There are the five sensory perceptions based on the five kinds of physical phenomena. Thus it can be said that the eye-, etc. consciousnesses are dependent on forms, etc. But I can also imagine a form, etc. Isn't that eye-, etc. consciousness?
Nama (mind) and rupa (body) dharmas are interrelated in many cases but not always. From arupa-dhyanas to phowa practices we can see in this life for ourselves how there can be mind without body. And a body without mind, well, that is a corpse.
The practices you describe are conditioned phenomena. According to the Buddhist teaching of dependent co-arising everything is dependent on and relates to something else (and, ultimately, everything) else. Claiming that mind and body are not always even related, much less dependent, contradicts this basic Buddhist teaching.
Huseng wrote:I think Astus is pointing out that is that in the higher realms (arupa-loka) there are beings that are made up entirely of consciousness and that lack physical form.
In Abhidharmic Buddhism there is a definite duality between mind and physical form. However, as I understand it, in some later developments in Indian and then Tibetan Buddhism, they started to posit that mind is embodied in subtle form which remedies a number of problems that arise from the mind-body dualistic model.
You won't find a single unified opinion on this sort of thing even within Tibetan Buddhism, let alone the whole of Buddhist traditions in the world.
shel wrote:Huseng wrote:I think Astus is pointing out that is that in the higher realms (arupa-loka) there are beings that are made up entirely of consciousness and that lack physical form.
This is no different from pointing out that, for another example, our thoughts lack physical form. Never the less it seems to be the case that form is required to think, just as form is required to practice arupa-dhyanas to phowa.
arupa-dhyanas to phowa
Huseng wrote:arupa-dhyanas to phowa
Just because you achieve the arupa states during meditation doesn't mean your physical body vanishes.
In the Buddhist cosmology there are beings who are reborn in such states and have no physical form.
arupa is made up of the negational prefix "a" + rupa (form/matter): literally it reads not matter.
shel wrote:Huseng wrote:arupa-dhyanas to phowa
Just because you achieve the arupa states during meditation doesn't mean your physical body vanishes.
In the Buddhist cosmology there are beings who are reborn in such states and have no physical form.
arupa is made up of the negational prefix "a" + rupa (form/matter): literally it reads not matter.
They are never the less conditioned beings in a dependent relationship with all things, including that which is considered matter. Or do you disagree with this?
Huseng wrote:
It would definitely appear that as humans our mental functioning is tied to the physical brain and nervous system. For example taking narcotics or damaging the nervous system in some way can significantly alter the thoughts and abilities of a person. For example no blood to my legs and I can't sense any tactile feeling from there.
Huseng wrote:shel wrote:Huseng wrote:Just because you achieve the arupa states during meditation doesn't mean your physical body vanishes.
In the Buddhist cosmology there are beings who are reborn in such states and have no physical form.

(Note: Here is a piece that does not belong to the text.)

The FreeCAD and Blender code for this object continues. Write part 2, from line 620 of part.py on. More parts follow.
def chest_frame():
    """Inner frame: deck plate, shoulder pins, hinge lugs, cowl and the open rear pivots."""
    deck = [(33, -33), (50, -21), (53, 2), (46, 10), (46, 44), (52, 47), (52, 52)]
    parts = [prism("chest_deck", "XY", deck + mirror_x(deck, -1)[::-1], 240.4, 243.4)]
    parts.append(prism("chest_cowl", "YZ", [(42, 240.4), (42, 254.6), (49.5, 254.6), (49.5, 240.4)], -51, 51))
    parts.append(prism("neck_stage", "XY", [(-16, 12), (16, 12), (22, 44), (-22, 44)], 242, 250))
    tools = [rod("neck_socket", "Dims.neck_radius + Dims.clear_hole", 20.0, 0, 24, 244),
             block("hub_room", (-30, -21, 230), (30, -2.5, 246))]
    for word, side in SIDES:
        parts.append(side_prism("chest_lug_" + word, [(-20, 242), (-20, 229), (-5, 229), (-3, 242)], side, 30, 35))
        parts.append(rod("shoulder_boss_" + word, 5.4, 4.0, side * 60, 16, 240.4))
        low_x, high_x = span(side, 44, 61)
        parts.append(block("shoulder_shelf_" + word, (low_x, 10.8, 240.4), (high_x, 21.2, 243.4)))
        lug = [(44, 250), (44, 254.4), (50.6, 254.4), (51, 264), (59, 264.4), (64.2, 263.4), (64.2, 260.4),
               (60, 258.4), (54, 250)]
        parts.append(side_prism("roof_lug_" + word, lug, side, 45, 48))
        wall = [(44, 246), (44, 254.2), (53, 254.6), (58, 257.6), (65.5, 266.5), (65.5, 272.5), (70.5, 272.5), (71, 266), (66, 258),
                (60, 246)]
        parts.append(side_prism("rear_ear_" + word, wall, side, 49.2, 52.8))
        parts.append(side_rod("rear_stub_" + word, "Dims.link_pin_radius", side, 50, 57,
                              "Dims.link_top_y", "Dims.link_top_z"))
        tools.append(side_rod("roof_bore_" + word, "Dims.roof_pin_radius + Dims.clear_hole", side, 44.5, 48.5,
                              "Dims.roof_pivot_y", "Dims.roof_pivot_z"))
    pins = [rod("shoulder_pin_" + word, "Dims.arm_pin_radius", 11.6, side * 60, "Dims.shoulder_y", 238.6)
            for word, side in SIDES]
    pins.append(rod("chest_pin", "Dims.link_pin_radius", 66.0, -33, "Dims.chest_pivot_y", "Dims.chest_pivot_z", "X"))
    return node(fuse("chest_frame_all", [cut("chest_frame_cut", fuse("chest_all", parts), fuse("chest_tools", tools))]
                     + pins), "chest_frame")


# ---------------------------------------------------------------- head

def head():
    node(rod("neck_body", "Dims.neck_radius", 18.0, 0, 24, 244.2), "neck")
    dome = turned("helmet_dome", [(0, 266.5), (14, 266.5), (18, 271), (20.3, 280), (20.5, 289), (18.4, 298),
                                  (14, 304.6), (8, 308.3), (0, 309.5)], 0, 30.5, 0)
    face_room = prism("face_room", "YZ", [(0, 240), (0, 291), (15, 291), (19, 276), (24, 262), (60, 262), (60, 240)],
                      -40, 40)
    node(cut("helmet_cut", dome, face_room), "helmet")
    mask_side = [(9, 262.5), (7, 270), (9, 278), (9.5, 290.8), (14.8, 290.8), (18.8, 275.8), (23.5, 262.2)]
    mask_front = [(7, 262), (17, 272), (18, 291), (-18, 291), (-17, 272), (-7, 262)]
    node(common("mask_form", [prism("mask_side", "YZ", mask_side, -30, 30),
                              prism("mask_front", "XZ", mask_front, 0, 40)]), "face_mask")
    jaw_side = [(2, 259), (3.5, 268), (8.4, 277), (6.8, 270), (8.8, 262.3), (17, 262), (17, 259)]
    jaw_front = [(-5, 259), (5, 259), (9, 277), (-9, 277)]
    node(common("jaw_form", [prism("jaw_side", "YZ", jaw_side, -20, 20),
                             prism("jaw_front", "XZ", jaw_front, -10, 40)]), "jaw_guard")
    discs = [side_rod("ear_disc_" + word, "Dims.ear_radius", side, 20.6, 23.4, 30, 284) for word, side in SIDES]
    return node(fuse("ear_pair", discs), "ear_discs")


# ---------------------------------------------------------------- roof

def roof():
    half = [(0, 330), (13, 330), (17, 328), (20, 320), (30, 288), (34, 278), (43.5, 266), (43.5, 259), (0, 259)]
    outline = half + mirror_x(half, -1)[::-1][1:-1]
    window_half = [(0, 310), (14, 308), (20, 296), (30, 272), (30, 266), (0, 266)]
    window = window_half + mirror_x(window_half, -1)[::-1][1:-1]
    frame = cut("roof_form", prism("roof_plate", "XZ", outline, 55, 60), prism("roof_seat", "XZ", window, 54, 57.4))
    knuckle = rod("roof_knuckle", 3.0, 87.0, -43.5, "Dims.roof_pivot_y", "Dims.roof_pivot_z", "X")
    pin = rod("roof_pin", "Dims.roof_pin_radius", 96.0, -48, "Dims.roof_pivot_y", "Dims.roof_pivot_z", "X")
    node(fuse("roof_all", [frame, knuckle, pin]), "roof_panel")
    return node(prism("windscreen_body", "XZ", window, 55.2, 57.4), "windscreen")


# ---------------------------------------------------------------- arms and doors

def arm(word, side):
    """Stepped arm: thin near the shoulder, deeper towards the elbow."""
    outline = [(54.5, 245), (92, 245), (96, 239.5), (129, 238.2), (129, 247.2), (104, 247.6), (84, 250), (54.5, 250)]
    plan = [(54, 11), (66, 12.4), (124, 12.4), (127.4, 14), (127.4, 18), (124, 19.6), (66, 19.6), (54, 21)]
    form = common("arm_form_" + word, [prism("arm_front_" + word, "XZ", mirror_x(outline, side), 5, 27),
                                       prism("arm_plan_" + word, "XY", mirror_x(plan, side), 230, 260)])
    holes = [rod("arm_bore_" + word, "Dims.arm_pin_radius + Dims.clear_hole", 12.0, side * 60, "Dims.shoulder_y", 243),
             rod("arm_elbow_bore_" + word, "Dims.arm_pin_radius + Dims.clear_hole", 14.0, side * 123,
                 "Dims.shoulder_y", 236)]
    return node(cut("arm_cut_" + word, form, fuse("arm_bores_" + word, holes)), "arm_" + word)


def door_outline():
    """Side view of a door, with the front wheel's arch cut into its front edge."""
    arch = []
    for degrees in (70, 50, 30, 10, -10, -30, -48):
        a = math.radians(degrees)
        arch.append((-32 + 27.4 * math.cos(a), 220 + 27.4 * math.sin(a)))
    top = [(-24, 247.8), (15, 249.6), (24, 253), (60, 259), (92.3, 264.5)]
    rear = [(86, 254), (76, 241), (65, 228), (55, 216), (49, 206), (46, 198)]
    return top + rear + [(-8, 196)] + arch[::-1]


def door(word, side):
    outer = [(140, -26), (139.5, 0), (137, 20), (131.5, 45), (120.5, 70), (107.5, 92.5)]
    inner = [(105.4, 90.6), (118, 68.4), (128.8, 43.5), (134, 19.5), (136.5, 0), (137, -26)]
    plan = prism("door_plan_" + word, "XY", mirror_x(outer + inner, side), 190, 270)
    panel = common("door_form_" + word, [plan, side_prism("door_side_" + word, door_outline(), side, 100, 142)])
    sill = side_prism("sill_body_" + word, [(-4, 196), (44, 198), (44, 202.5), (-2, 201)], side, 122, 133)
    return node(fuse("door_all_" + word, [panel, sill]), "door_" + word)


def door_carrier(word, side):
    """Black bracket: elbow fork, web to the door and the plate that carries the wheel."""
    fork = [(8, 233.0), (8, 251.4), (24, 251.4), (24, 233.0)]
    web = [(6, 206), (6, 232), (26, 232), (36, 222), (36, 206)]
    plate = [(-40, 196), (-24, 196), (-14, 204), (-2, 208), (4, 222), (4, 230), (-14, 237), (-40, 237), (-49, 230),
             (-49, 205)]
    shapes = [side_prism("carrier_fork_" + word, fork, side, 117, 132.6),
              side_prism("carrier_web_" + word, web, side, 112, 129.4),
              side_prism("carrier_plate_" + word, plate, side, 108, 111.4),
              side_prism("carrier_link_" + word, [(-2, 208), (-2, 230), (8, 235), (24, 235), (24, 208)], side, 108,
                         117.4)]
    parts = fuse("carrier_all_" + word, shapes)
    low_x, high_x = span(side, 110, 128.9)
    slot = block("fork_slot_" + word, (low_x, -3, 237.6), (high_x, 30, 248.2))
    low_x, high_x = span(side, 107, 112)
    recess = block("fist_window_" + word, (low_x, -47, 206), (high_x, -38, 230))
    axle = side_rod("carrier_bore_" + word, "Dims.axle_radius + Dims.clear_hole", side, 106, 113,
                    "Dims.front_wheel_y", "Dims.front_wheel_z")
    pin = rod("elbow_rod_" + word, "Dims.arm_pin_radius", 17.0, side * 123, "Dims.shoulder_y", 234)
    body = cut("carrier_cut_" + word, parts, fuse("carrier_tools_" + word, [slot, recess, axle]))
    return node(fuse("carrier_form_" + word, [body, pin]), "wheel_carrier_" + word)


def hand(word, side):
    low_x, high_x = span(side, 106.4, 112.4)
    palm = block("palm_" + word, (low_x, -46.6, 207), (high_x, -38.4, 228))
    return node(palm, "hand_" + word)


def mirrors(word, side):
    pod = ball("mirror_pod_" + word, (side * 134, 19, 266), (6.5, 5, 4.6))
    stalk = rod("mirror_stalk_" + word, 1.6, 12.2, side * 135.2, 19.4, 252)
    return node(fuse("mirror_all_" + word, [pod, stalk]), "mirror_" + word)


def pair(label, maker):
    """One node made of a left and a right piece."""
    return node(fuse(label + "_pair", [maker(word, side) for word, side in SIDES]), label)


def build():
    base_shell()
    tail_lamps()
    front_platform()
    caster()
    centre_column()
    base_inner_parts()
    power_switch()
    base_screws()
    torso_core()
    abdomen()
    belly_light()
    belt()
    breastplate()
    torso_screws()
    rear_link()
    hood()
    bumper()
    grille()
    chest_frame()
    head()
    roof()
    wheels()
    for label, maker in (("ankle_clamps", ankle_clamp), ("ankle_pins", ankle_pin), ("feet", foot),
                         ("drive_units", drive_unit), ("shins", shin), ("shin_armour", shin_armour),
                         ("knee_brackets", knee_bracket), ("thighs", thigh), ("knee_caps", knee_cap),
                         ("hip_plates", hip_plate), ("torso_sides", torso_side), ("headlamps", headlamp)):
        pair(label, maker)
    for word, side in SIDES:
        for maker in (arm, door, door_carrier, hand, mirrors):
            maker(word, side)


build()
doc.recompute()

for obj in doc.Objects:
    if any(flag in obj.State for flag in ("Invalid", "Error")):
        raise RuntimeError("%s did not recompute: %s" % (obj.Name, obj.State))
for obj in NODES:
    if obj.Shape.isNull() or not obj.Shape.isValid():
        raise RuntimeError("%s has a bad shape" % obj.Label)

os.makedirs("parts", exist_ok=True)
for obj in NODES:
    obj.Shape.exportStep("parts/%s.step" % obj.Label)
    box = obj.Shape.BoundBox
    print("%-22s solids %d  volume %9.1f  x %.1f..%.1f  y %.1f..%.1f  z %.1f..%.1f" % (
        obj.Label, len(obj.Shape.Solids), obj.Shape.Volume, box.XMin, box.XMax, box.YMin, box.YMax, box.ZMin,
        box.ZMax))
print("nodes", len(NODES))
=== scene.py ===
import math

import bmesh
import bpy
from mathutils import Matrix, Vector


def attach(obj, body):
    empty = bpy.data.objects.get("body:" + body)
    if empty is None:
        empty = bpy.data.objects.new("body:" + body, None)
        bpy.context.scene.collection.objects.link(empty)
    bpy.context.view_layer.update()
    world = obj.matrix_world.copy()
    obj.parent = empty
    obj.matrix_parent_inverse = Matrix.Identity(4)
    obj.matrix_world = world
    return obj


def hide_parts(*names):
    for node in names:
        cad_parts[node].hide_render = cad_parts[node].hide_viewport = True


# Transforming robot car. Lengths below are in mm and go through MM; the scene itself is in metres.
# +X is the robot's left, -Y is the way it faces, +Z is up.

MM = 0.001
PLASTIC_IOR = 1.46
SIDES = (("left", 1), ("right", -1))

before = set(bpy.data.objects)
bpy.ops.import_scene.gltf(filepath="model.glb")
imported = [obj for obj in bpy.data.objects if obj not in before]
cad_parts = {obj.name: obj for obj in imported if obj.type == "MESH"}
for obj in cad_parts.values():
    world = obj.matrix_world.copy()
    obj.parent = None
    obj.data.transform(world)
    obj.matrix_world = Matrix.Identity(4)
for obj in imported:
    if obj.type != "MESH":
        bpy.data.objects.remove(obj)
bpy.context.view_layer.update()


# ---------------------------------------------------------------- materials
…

arupa is made up of the negational prefix "a" + rupa (form/matter): literally it reads not matter.
They are never the less conditioned beings in a dependent relationship with all things, including that which is considered matter. Or do you disagree with this?
There is no matter in the arupa-loka.
That is what I am saying.
shel wrote:I'm pointing out that what we've talked, the practices that Astus mentioned, are all conditioned and in a dependent relationship with everything, including that which is considered matter. Nama and rupa are in dependent co-arising relation. If there is any argument to the contrary I'd like to hear it.
Lazy_eye wrote:Huseng,
What is the non-materialist/dualist explanation for this?
Given the close connection you describe, what reasons are there to posit some other aspect to consciousness? In other words, what makes it necessary -- given that most of the functions we associate with consciousness have an observably material dimension?
I ask because the case for materialism seems to depend heavily on the observed correlation between brain/nervous system and what we call "mind". Some have even suggested that the term "mind" is simply a philosophical archaism.
Huseng wrote:shel wrote:I'm pointing out that what we've talked, the practices that Astus mentioned, are all conditioned and in a dependent relationship with everything, including that which is considered matter. Nama and rupa are in dependent co-arising relation. If there is any argument to the contrary I'd like to hear it.
The twelve links of dependent origination tends to be explained as the sequence where a person is conceived and born from a womb.
In the arupa-loka the sequence would presumably be different.l
shel wrote:
If there is any truth to this at all how exactly would it be different? The sequence would stop after consciousness arose? If that were the case how could these formless beings ever be reborn?
Huseng wrote:When the conditions for being in the state expire, they "fall" into a lower realm.